INSTRUCTIONS FOR THE TASK
Check each line of the material below for "model", then copy the ones that contain it.

RECORDED INFORMATION
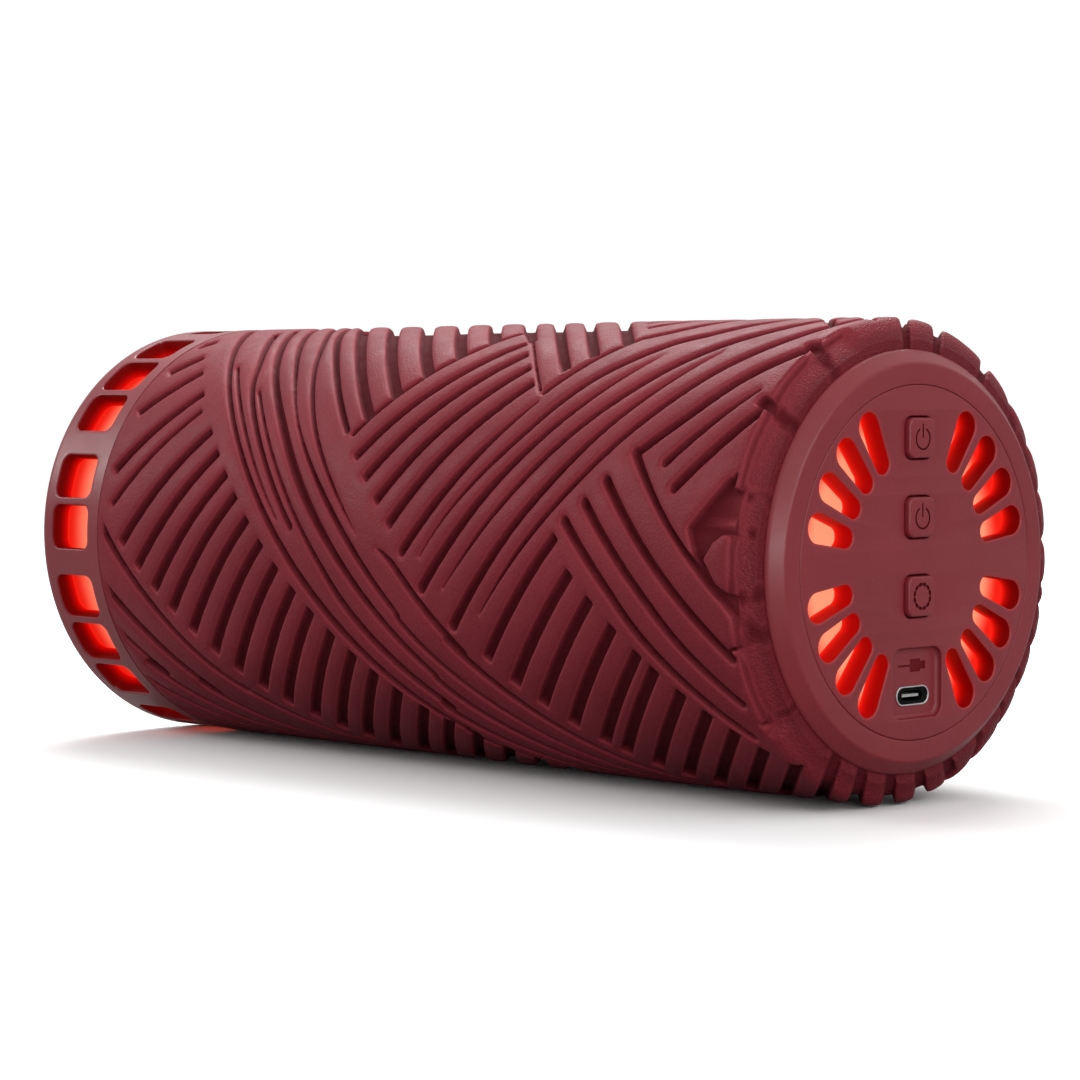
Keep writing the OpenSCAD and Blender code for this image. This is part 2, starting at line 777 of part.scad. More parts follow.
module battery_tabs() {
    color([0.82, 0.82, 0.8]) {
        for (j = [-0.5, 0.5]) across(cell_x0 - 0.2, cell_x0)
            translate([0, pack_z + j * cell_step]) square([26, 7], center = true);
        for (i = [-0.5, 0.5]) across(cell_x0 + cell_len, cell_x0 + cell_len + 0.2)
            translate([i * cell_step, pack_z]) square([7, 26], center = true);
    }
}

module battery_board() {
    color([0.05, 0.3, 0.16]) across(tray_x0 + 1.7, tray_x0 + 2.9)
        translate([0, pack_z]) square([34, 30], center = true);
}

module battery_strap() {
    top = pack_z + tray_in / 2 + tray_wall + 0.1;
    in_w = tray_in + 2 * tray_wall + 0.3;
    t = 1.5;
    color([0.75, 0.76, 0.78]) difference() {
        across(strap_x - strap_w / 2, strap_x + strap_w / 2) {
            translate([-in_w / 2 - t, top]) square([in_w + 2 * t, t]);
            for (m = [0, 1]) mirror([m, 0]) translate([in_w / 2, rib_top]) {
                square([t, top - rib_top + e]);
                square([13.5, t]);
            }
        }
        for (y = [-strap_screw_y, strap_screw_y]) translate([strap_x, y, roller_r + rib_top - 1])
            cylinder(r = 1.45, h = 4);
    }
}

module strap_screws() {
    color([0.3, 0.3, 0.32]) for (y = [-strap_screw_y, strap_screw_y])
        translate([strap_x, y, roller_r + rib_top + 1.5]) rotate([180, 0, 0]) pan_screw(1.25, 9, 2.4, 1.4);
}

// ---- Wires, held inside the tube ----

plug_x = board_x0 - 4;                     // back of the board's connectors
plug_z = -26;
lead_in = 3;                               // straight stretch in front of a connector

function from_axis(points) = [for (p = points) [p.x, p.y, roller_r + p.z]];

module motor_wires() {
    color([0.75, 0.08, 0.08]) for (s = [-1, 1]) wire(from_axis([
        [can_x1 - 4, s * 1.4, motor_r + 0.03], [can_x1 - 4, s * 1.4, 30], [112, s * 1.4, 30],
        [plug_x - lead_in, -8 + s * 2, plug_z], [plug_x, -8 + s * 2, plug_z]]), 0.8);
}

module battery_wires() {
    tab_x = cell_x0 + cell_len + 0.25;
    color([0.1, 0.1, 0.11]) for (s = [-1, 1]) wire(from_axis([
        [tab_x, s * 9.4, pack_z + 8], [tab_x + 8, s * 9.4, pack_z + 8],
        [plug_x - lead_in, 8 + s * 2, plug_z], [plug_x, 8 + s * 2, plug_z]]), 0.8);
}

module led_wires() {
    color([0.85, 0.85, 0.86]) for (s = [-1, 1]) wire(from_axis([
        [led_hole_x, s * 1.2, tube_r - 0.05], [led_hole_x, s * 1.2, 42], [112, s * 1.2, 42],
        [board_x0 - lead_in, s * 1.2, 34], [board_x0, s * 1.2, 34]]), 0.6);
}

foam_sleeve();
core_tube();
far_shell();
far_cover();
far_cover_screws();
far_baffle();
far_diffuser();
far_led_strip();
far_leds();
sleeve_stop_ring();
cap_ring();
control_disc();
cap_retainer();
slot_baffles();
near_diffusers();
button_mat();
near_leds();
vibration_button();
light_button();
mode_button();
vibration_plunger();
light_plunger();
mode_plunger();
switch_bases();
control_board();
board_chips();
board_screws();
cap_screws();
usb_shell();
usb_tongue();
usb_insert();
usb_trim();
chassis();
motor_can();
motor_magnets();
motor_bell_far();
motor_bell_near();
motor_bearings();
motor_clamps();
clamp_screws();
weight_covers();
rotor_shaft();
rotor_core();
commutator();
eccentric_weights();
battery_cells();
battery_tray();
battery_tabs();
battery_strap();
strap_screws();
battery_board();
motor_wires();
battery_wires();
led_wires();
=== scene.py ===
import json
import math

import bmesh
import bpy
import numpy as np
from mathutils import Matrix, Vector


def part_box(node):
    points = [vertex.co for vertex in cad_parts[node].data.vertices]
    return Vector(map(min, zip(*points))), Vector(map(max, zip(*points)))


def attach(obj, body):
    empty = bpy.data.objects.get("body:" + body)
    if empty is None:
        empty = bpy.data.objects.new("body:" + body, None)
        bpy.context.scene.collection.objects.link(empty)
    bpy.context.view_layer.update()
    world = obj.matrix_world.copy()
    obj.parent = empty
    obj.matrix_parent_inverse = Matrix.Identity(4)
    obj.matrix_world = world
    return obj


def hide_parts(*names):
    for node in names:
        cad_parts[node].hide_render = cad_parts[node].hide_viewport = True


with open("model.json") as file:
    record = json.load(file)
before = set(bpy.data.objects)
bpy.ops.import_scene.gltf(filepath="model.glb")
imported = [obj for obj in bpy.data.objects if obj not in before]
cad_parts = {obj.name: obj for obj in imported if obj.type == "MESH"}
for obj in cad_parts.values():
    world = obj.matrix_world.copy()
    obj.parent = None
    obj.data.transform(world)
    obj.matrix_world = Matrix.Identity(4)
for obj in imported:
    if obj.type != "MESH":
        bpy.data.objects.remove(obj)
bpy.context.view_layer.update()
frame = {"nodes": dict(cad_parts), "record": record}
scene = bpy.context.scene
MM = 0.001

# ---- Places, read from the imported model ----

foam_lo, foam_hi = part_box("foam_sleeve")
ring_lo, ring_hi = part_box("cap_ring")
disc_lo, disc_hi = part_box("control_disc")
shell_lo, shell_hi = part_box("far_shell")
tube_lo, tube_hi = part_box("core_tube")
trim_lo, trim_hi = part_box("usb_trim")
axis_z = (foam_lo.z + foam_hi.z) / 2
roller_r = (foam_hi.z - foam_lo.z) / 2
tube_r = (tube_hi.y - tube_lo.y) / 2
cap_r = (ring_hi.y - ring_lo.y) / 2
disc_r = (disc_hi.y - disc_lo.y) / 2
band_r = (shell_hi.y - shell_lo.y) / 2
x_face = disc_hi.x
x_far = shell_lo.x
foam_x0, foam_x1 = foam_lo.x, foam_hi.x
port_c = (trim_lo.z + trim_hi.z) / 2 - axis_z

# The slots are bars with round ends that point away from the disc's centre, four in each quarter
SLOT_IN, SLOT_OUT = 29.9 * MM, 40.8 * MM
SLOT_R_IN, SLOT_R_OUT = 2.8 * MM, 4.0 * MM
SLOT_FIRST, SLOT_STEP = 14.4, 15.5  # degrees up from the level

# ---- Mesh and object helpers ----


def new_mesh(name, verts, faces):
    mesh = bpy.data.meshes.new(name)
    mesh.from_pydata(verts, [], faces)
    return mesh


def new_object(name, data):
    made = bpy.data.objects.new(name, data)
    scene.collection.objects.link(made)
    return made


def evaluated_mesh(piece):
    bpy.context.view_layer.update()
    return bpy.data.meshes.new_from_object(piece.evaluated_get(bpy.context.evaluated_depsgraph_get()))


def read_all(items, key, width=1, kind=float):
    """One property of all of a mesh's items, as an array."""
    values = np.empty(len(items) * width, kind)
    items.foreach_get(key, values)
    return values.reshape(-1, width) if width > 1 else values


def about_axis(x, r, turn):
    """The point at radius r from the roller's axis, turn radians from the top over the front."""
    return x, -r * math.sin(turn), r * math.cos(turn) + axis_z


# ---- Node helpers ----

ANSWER
with open("model.json") as file:
bpy.ops.import_scene.gltf(filepath="model.glb")
# ---- Places, read from the imported model ----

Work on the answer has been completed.